Para mim, Dom Hélder é fonte de inspiração em tempos de tanta confusão e distorção dos valores humanos, inclusive por parte de religiosos e leigos cristãos. O termo pontífice, uma distinção conferida a bispos, arcebispos e cardeais, significa “Construtor de pontes” e é como eu chamaria aquele que construiu pontes por sobre muros e trincheiras. O mandamento de Cristo, “amai-vos como eu vos amei”, era a sua medida, e ele sabia que o caminho do amor só pode ser trilhado na liberdade, assim como dizia Agostinho de Hipona: “ama e faze o que quiseres!”



[1] Heinrich Himmler – 1900-1945 - líder nazista alemão sob a autoridade apenas de Hitler, comandante das forças de elite (SS) e da polícia secreta (Gestapo), coordenador das operações dos campos de concentração/extermínio e responsável pela execução de milhões de prisioneiros.

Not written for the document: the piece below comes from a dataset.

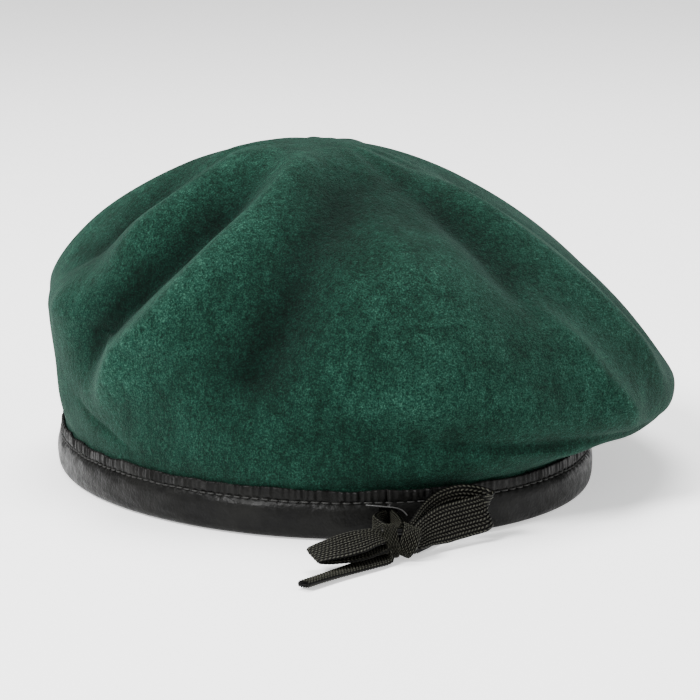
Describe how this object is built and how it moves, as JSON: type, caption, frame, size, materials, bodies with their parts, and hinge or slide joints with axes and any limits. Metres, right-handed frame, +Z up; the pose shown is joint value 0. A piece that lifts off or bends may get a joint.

[2] João Batista de Oliveira Figueiredo – 1918-1999 - militar e político brasileiro, o 30.º presidente do Brasil (1979 a 1985) e o último presidente do período da ditadura militar.

[3] Dom Hélder Pessoa Câmara OFS – 1909-1999 - arcebispo emérito de Olinda e do Recife, fundador da Conferência Nacional dos Bispos do Brasil (CNBB), do Conselho Episcopal Latino-Americano (Celam) e das Comunidades Eclesiais de Base (Cebs).


Um comentário:

  1. Regina, ótimo texto. Precisamos de mais Dom Helders e de mais Padre Júlio Lancellottis: vozes firmes que denunciem a hipocrisia sem temer o julgamento da sociedade, movidas pelo genuíno espírito de quem verdadeiramente ama seu rebanho.